In 2016, Andy Murray wrote history as the only player with five Queen's titles, beating Milos Raonic 6-7, 6-4, 6-3 in two hours and 13 minutes. In his first ATP final on grass, the Canadian gave his best to oust the home favorite, having a set and a break lead before Murray turned the tables to cross the finish line first.

Murray lost only 22 points behind the initial shot, suffering one break that had pushed Raonic 3-0 in the second set and never losing ground in his service games again to mount the pressure on the other side of the net. In the end, the Briton grabbed four breaks from seven opportunities, taming Milos's serve in the second part of the encounter to lift the fifth trophy at one of his favorite events.

Raonic had more winners but also more errors, unable to create the difference in the shortest range up to four strokes and staying in touch with Andy in the more advanced exchanges, finishing the encounter with five points less than the Briton.

They were off to a strong start, settling into a nice rhythm on serve and delivering one good hold after another.

There was only one deuce in the entire set, in the first game on Murray's serve, with nothing for returners to work on in the remaining games before the tie break. Milos started it with a mini-break in the first point to build a 5-2 advantage.

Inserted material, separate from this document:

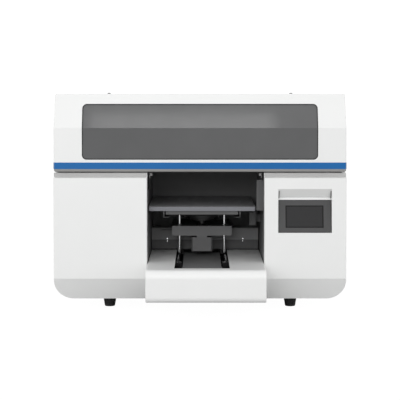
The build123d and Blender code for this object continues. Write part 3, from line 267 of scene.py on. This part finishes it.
MATERIALS = {
    "white_paint": finish_material("white_paint", (0.80, 0.805, 0.80), 0.36, 0.0016, 0.10, 0.006,
                                   coat=0.15),
    "grey_paint": finish_material("grey_paint", (0.27, 0.27, 0.265), 0.42, 0.0014, 0.15, 0.03),
    "blue_trim": finish_material("blue_trim", (0.004, 0.118, 0.360), 0.35, 0.002, 0.05, 0.03,
                                 Specular_IOR_Level=0.3),
    "smoked_acrylic": smoked_acrylic(),
    "black_rubber": finish_material("black_rubber", (0.022, 0.022, 0.022), 0.7, 0.0008, 0.35, 0.15),
    "black_sheet": finish_material("black_sheet", (0.150, 0.151, 0.153), 0.55, 0.0010, 0.25, 0.08),
    "galvanised": finish_material("galvanised", (0.50, 0.51, 0.52), 0.38, 0.012, 0.08, 0.10,
                                  metallic=1.0, cloud=0.02),
    "frame_steel": finish_material("frame_steel", (0.05, 0.05, 0.052), 0.45, 0.0012, 0.2, 0.08),
    "bed_aluminium": finish_material("bed_aluminium", (0.215, 0.218, 0.240), 0.42, 0.0006, 0.12,
                                     0.05, metallic=0.3, stretch=(0.05, 1, 1)),
    "dark_aluminium": finish_material("dark_aluminium", (0.160, 0.160, 0.162), 0.45, 0.0006, 0.12,
                                      0.05, metallic=0.35, stretch=(0.08, 1, 1)),
    "bare_aluminium": finish_material("bare_aluminium", (0.60, 0.61, 0.62), 0.46, 0.0005, 0.15,
                                      0.04, metallic=0.8, stretch=(0.05, 1, 1)),
    "polished_steel": finish_material("polished_steel", (0.86, 0.87, 0.88), 0.12, 0.0008, 0.02,
                                      0.03, metallic=1.0, rough_spread=0.04),
    "black_oxide": finish_material("black_oxide", (0.05, 0.05, 0.052), 0.25, 0.0007, 0.05, 0.08,
                                   metallic=0.8),
    "motor_case": finish_material("motor_case", (0.155, 0.155, 0.157), 0.5, 0.0009, 0.15, 0.05),
    "panel_plastic": finish_material("panel_plastic", (0.046, 0.046, 0.047), 0.5, 0.0007, 0.2, 0.04),
    "panel_glass": finish_material("panel_glass", (0.004, 0.004, 0.004), 0.16, 0.02, 0.003, 0.03,
                                   rough_spread=0.03, Specular_IOR_Level=0.25),
    "head_plastic": finish_material("head_plastic", (0.09, 0.09, 0.095), 0.45, 0.0007, 0.15, 0.05),
    "belt_rubber": finish_material("belt_rubber", (0.025, 0.025, 0.025), 0.65, 0.0006, 0.3, 0.1),
    "tank_plastic": finish_material("tank_plastic", (0.66, 0.68, 0.70), 0.4, 0.003, 0.06, 0.03),
    "board": finish_material("board", (0.012, 0.10, 0.045), 0.35, 0.0012, 0.1, 0.15),
    "bolt_black": finish_material("bolt_black", (0.03, 0.03, 0.03), 0.35, 0.0005, 0.1, 0.1,
                                  metallic=0.7),
    "display": finish_material("display", (0.019, 0.019, 0.020), 0.22, 0.01, 0.003, 0.04,
                               rough_spread=0.03, Specular_IOR_Level=0.25),
    # Grey for the rim strips: painted shade under the lid's overhang.
    "rim_shade_strip": finish_material("rim_shade_strip", (0.46, 0.46, 0.455), 0.8, 0.0012, 0.35, 0.05),
    "shield_sheet": finish_material("shield_sheet", (0.15, 0.15, 0.15), 0.5, 0.0010, 0.2),
    "flange_steel": finish_material("flange_steel", (0.15, 0.15, 0.152), 0.45, 0.0008, 0.12),
    "guard_sheet": finish_material("guard_sheet", (0.15, 0.15, 0.152), 0.55, 0.0010, 0.25),
    "channel_sheet": finish_material("channel_sheet", (0.1, 0.1, 0.1), 0.45, 0.0008, 0.12),
    "bright_chrome": finish_material("bright_chrome", (0.97, 0.975, 0.98), 0.12, 0.0008, 0.02, 0.01,
                                     metallic=1.0, coat=0.5, rough_spread=0.03),
}
FACES_UP = (0.4, 0.8)  # how far a face's normal leans up where the tone changes
TONE_EDGE = 0.5 * MM  # half the height over which a tone changes


def two_tone(name, upper, lower, height=None):
    """Paint light and shade into a material's colour: change it above a height of the model, or where
    faces look up.
    """
    material = MATERIALS[name]
    graph, links = material.node_tree.nodes, material.node_tree.links
    if height is None:
        source = graph.new("ShaderNodeNewGeometry").outputs["Normal"]
        limits = FACES_UP
    else:
        source = graph.new("ShaderNodeTexCoord").outputs["Object"]
        limits = (height - TONE_EDGE, height + TONE_EDGE)
    split = graph.new("ShaderNodeSeparateXYZ")
    links.new(source, split.inputs["Vector"])
    share = graph.new("ShaderNodeMapRange")
    share.inputs["From Min"].default_value, share.inputs["From Max"].default_value = limits
    links.new(split.outputs["Z"], share.inputs["Value"])
    texture = next(node for node in graph if node.type == "TEX_NOISE")
    mix = graph.new("ShaderNodeMix")
    mix.data_type = "RGBA"
    links.new(share.outputs["Result"], mix.inputs["Factor"])
    links.new(shades(graph, links, texture.outputs["Fac"], lower, 0.05), mix.inputs["A"])
    links.new(shades(graph, links, texture.outputs["Fac"], upper, 0.05), mix.inputs["B"])
    links.new(mix.outputs["Result"], graph["Principled BSDF"].inputs["Base Color"])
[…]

Andy came back to 5-5 with a mini-break in the tenth point, giving away another mini-break at 5-6 following a forehand winner from Raonic who moved one set away from the title. Things went from bad to worse for a four-time champion in set number two, playing a loose service game and finding himself 3-0 behind.

Andy was in a hopeless situation at that moment, taking only one out of 13 points played in the second set and with a mission to break Milos' fearsome serve for the first time that week! He played an excellent service game to get on the scoreboard and broke Raonic in the very next game thanks to a great backhand return winner.

In just a couple of minutes, Murray managed to make a complete turnover and stay neck and neck with his rival, not ready to pass his title that easily. After holding his serve supremely for the entire week, Raonic was now broken for the second time in a row, as Murray took a 4-3 lead to control the set.

After that break he suffered, Andy served great and grabbed the set with a hold in game ten, gathering momentum ahead of the decider. Receiving a massive boost in set number two, Murray was the dominant figure in the decider, dropping five points behind the initial shot and breaking Milos' resistance with two successful return games.

Like in the previous two sets, they both served above 70% but Andy was now in charge on the return, earning a break with a beautiful drop shot in the first game to make a big step towards the title. Raonic couldn't leave that vast second set lead behind him, making more and more errors and suffering another break at 3-5 to push Andy over the top.

In that ninth game, Raonic saved two match points with winners before Murray converted the third to celebrate the 37th ATP crown and the second of the season after Rome.